At Ban Muang, where we slept each night, the people were the most friendly I had met; some fifty of them came out to greet us on our arrival, and we had an orchestra of four flutes in the evening to play us to sleep. The children and women were extremely pretty. Some distance south of this place the forest already mentioned as Pe Kung Ngau begins. Men travelling in it, and even the people living on its skirts, are subject to a very violent fever, which causes complete prostration in a few hours, and is generally fatal. The face and breast become quite yellow, presumably owing to the stoppage of the bile-duct.

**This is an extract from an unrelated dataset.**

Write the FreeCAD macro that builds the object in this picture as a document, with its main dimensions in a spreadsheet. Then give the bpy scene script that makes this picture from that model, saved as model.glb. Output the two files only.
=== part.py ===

A big dyke has lately been cut from the Nam Ngau to take the water to the eastern side of the valley for purposes of irrigation. Its depth and width are about 10 feet, and it must be some miles long. All the men from the villages turned out to work, and it proved a heavy undertaking. This valley seems to be all under Muang Sa, and Chow Benn Yenn found himself among his friends.
[Illustration: THE LEADING MULE.]
We met another gang of Haws, who made night hideous by discovering the mules had strayed, and every man and boy among them shrieking, howling, beating gongs, and firing guns by way of attracting them back to the camp. It was a pleasant night, with one of my men raving and shouting with fever till dawn.